Afin de ne pas perdre mon objectif de vue, non seulement d’un point de vue personnel mais aussi d’un point de vue organisationnel, j’ai constaté l’utilité d’un acronyme, en l’occurrence PACEM qui – ce n’est pas un hasard – signifie « paix » en latin – et qui désigne, en anglais « partner, advocate, cheerlead, enable and mitigate », c’est-à-dire « partenariat, défense d’intérêts, motivation, habilitation et atténuation ».

Le partenariat s’entend de collaborer avec d’autres intervenants, de franchir les limites artificielles individuelles, d’élaborer et d’entretenir une entente à l’égard des enjeux, d’atteindre une plus grande efficacité collectivement qu’individuellement.

La défense d’intérêts s’entend d’offrir notre expertise, nos données probantes et notre vision dans le cadre de l’élaboration de politiques sociales.

Nous motivons en offrant notre appui et en nous retirant lorsque les résultats sont favorables.

L’habilitation s’entend des mesures que nous pouvons prendre, au sein de nos organisations, ou d’un point de vue individuel, afin de créer des conditions propices à la santé.

L’atténuation désigne les éléments que le système de santé aborde généralement d'une manière efficace, notamment le rétablissement et la reconstruction en cas de problème.

Ce sont quelques manières d’aborder notre rôle.
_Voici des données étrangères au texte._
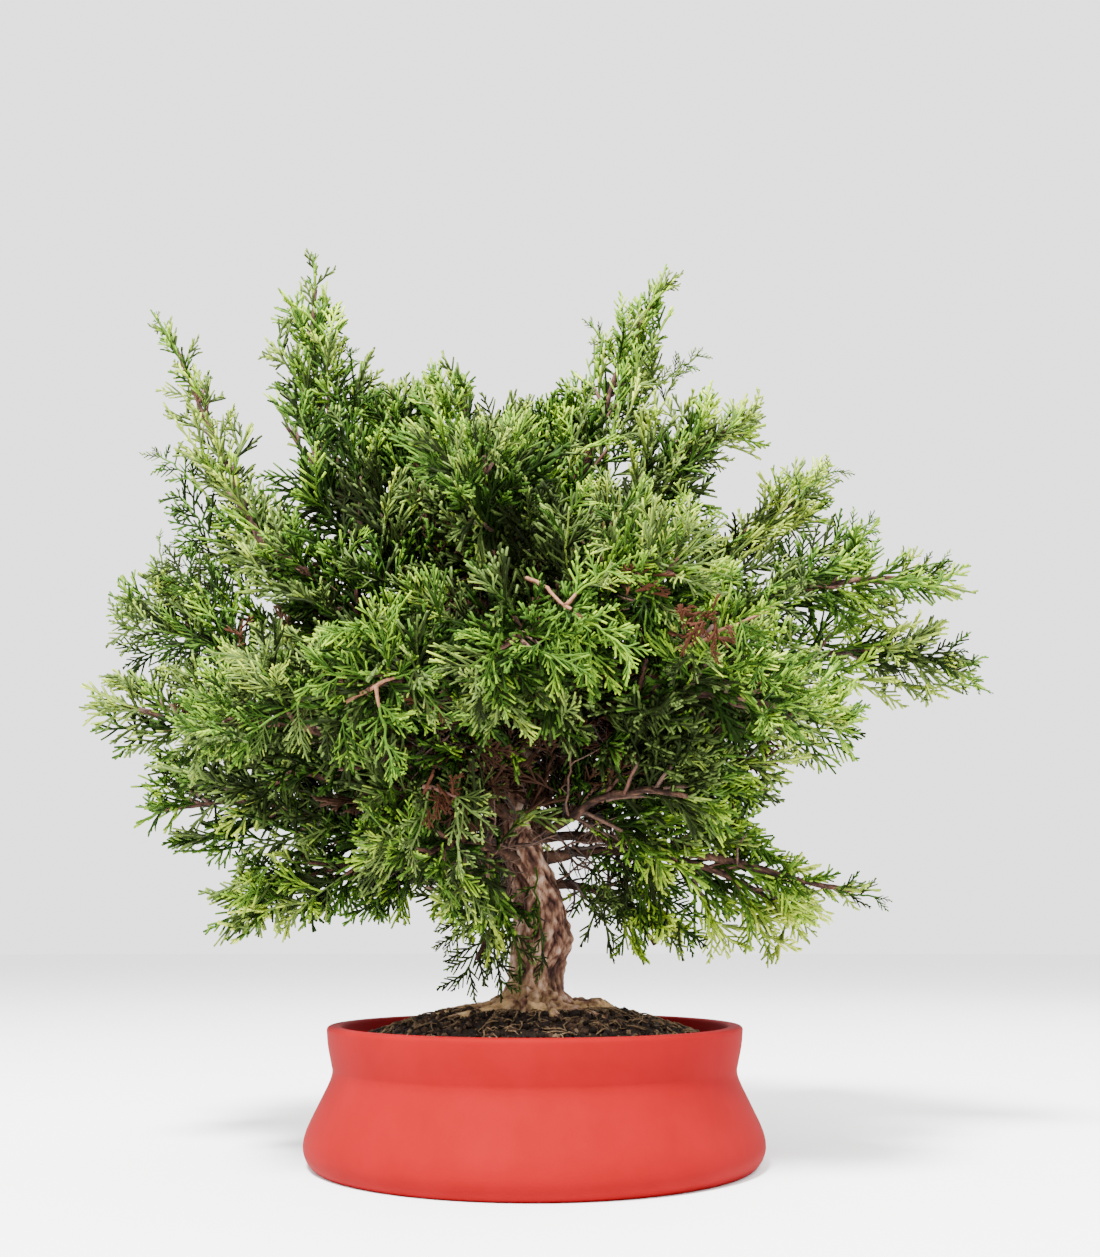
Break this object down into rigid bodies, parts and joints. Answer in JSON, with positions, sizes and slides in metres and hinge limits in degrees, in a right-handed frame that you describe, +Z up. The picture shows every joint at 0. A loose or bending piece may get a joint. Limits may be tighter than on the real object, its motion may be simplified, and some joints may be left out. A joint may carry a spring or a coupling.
{
  "type": "potted juniper bonsai",
  "caption": "Itoigawa juniper bonsai with a short thick trunk and a wide, open, untrimmed crown, in a low round pot of matte coral red.",
  "frame": {"origin": "centre of the pot's flat underside, on the surface it stands on", "axes": "+Z up from the underside to the crown; the tree's front looks along -Y; +X to the right seen from the front"},
  "size_m": [0.32, 0.218, 0.328],
  "materials": {
    "pot": "matte",
    "soil": "matte",
    "trunk": "matte",
    "bough": "matte",
    "foliage": "satin"
  },
  "bodies": {
    "root": {"bough_apex_left": "bough", "bough_apex_right": "bough", "bough_back_centre": "bough", "bough_back_left": "bough", "bough_back_right": "bough", "bough_back_top": "bough", "bough_front_centre": "bough", "bough_front_right": "bough", "bough_left_drop": "bough", "bough_left_front": "bough", "bough_left_high": "bough", "bough_left_leader": "bough", "bough_left_low": "bough", "bough_left_shoulder": "bough", "bough_left_skirt": "bough", "bough_low_right": "bough", "bough_right_far": "bough", "bough_right_front": "bough", "bough_right_high": "bough", "bough_right_mid": "bough", "bough_right_upper": "bough", "foliage_apex_left": "foliage", "foliage_apex_right": "foliage", "foliage_back_centre": "foliage", "foliage_back_left": "foliage", "foliage_back_low": "foliage", "foliage_back_right": "foliage", "foliage_back_top": "foliage", "foliage_crown_left": "foliage", "foliage_front_centre": "foliage", "foliage_front_left": "foliage", "foliage_front_low": "foliage", "foliage_front_low_right": "foliage", "foliage_front_right": "foliage", "foliage_front_top": "foliage", "foliage_left_drop": "foliage", "foliage_left_front": "foliage", "foliage_left_high": "foliage", "foliage_left_inner": "foliage", "foliage_left_leader": "foliage", "foliage_left_low": "foliage", "foliage_left_shoulder": "foliage", "foliage_left_skirt": "foliage", "foliage_left_under": "foliage", "foliage_low_right": "foliage", "foliage_low_right_drop": "foliage", "foliage_low_right_tip": "foliage", "foliage_right_far": "foliage", "foliage_right_front": "foliage", "foliage_right_high": "foliage", "foliage_right_low": "foliage", "foliage_right_mid": "foliage", "foliage_right_skirt": "foliage", "foliage_right_upper": "foliage", "foliage_top_centre": "foliage", "foliage_top_left": "foliage", "foliage_trunk_spray": "foliage", "pot": "pot", "soil": "soil", "trunk": "trunk"}
  },
  "joints": []
}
Il est primordial de comprendre et de réaliser notre rôle, et de reconnaître l’interrelation de nos fonctions.

Je crois que le secteur de la santé publique a largement progressé au cours des dernières années.

J’espère que nous poursuivrons dans cette voie, et que nous miserons de plus en plus non pas uniquement sur les soins et les traitements, mais aussi sur la manière de prévenir les maladies et les blessures, en ciblant toujours davantage « les causes des causes ». Nous ne pourrons jamais éviter toutes les formes de maladie... mais il vaudra toujours mieux essayer.

Conclusion

Lorsque l’on y réfléchit, permettre à chaque enfant de partir du bon pied et de terminer ses études secondaires, réduire le nombre de personnes qui ont du mal à se nourrir et à se vêtir ou rétablir un niveau d’alphabétisme de sorte que chaque adulte puisse lire et comprendre les étiquettes sur ses bouteilles d’ordonnance, ce type de gestes profite largement à la société, et de multiples façons. Une fois que nous aurons réglé ces éléments fondamentaux, imaginer les progrès que notre pays pourra réaliser!

Je terminerai par deux citations de John F. Kennedy qui, je crois, résument bien la situation : « Les problèmes du monde ne peuvent être résolus par des sceptiques ou des cyniques dont les horizons se limitent aux réalités évidentes. Nous avons besoin d’hommes et de femmes capables d’imaginer ce qui n’a jamais existé ».

Et il a ajouté : « Peu de gens marqueront l’histoire, mais chacun d’entre nous peut faire sa petite part et, ultimement, ces gestes s’inscriront dans l’histoire de notre génération. »

En tant que professionnels de la santé, spécialistes de la santé publique, éducateurs – et, au-delà de notre assemblée et de notre profession, chacun d’entre nous – nous avons tous un rôle à jouer, et nous déterminons notre état de santé selon le type de société que nous bâtissons.

Je vous remercie infiniment de votre accueil. Je vous offre mes meilleurs vœux de succès dans vos études et dans votre carrière, quelle qu’elle soit.